Always drill a pilot hole sized to the screw’s root diameter, and in aged hardwood, size it 1/64″ larger than standard. Apply a lubricant to the threads — paste wax, beeswax, or bar soap all work. The most reliable method for hardwood is the “steel-first” technique: drive a steel screw of the same gauge and length to cut the threads, remove it, then drive the brass screw into the pre-threaded hole. Use a hand screwdriver, not a power driver, and apply slow, steady torque. If resistance increases suddenly, stop and back out slightly — sudden resistance means the screw is binding, and additional force will shear the head.

Should I align the screw slots in a particular direction during restoration?

Yes. On visible hardware (hinges, escutcheons, pulls, lock plates), all screw slots should be aligned the same direction — traditionally vertical, or parallel to the wood grain, depending on the convention of the piece’s era and origin. This is a hallmark of quality craftsmanship that original makers observed, and a properly restored piece should maintain it. On concealed screws (inside case pieces, under tabletops), alignment is not critical but is still considered good practice. Aligning slots takes only a few extra seconds per screw and signals the care taken throughout the restoration.

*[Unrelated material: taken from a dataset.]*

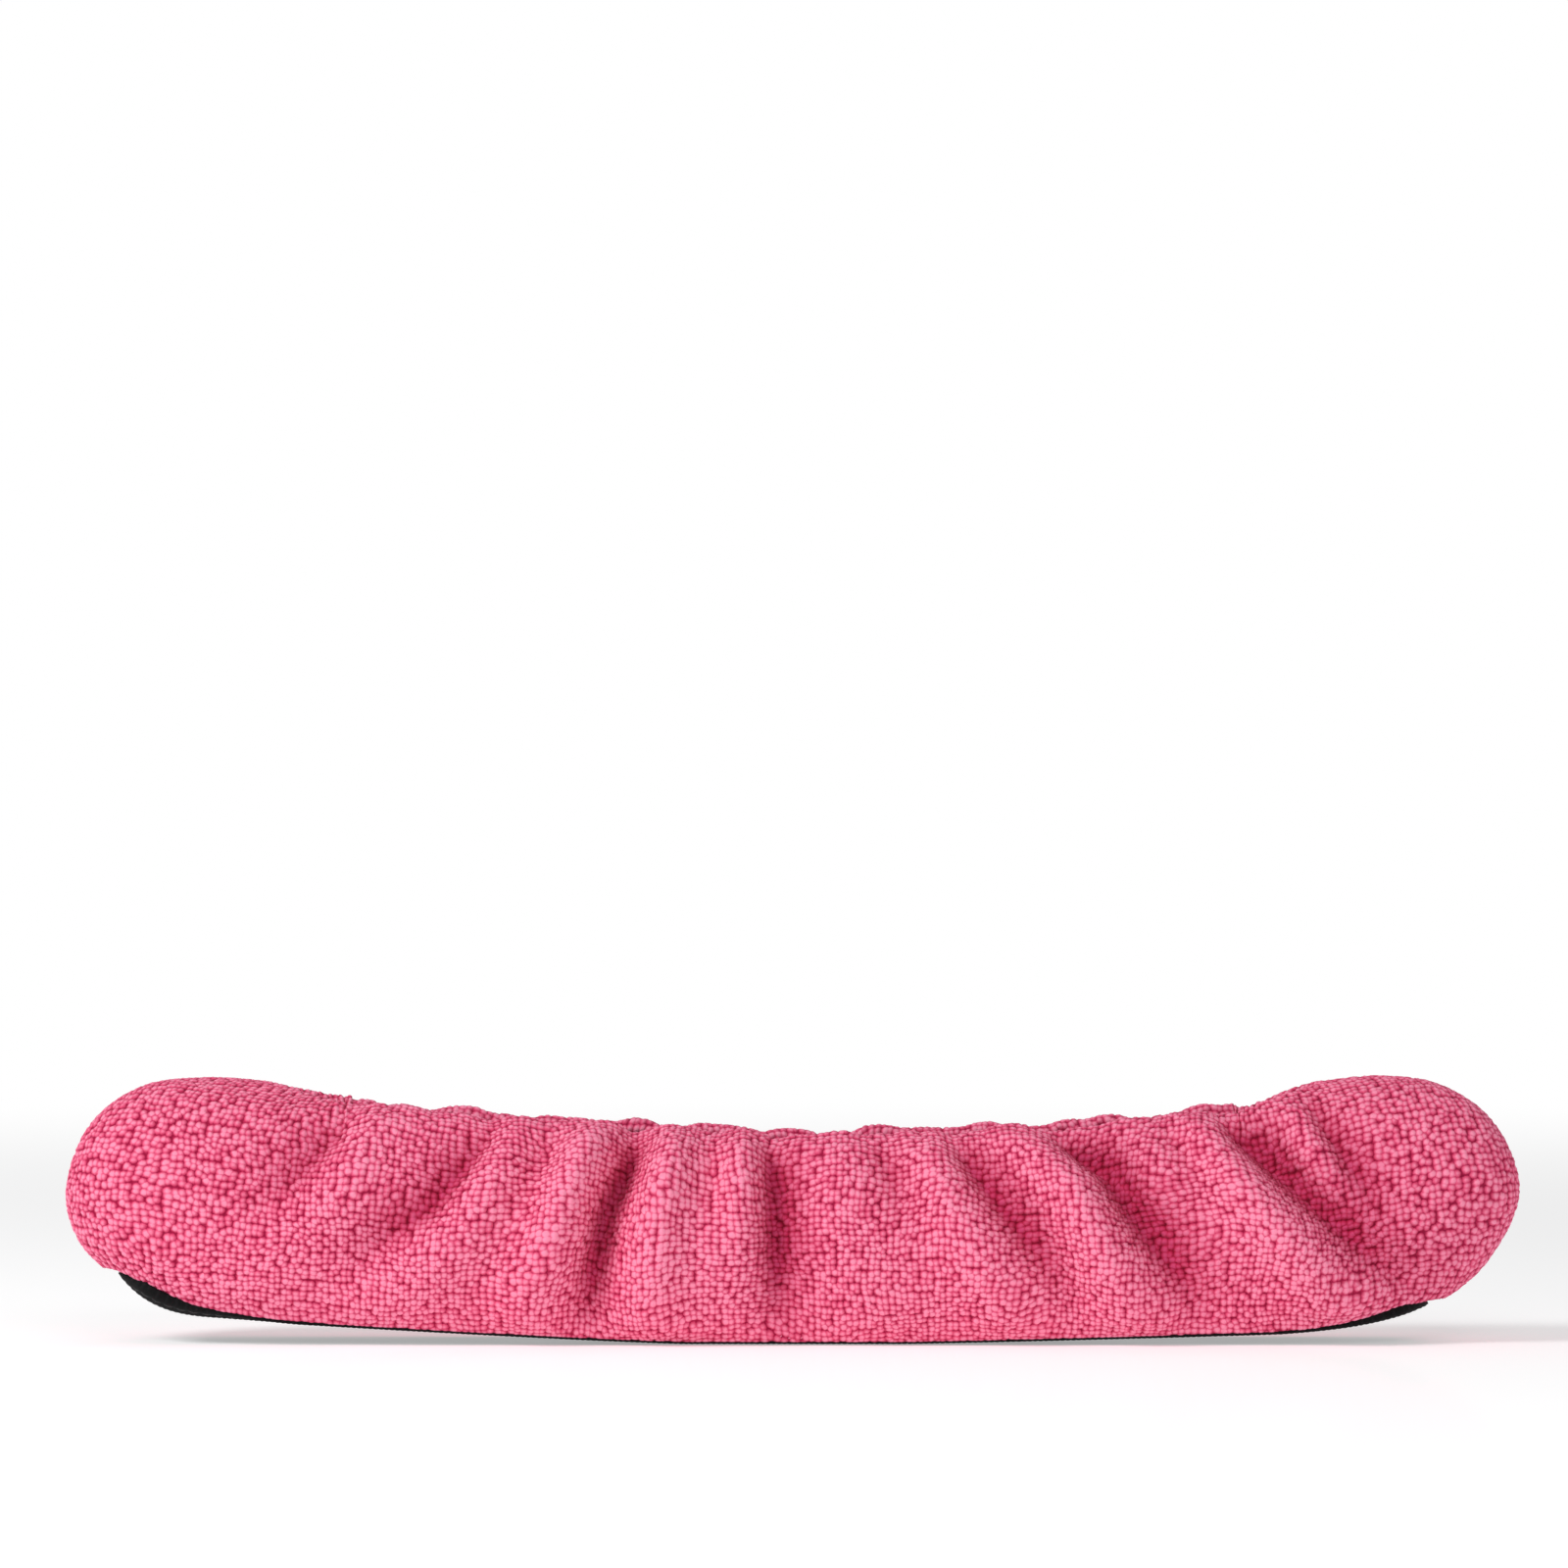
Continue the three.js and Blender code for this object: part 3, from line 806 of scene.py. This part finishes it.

How do I document screw decisions for future reference?

At minimum, photograph each screw in place before removal (including a ruler for scale), record its material, gauge, length, head style, drive type, and condition in a written log, and note the action taken (reused, cleaned, replaced). For replaced screws, record the replacement’s source, material, and specifications. Store removed original screws in a labeled acid-free envelope taped inside the piece (typically on the back of a drawer or the underside of a shelf). For high-value pieces, create a standalone treatment report following the format recommended by the American Institute for Conservation.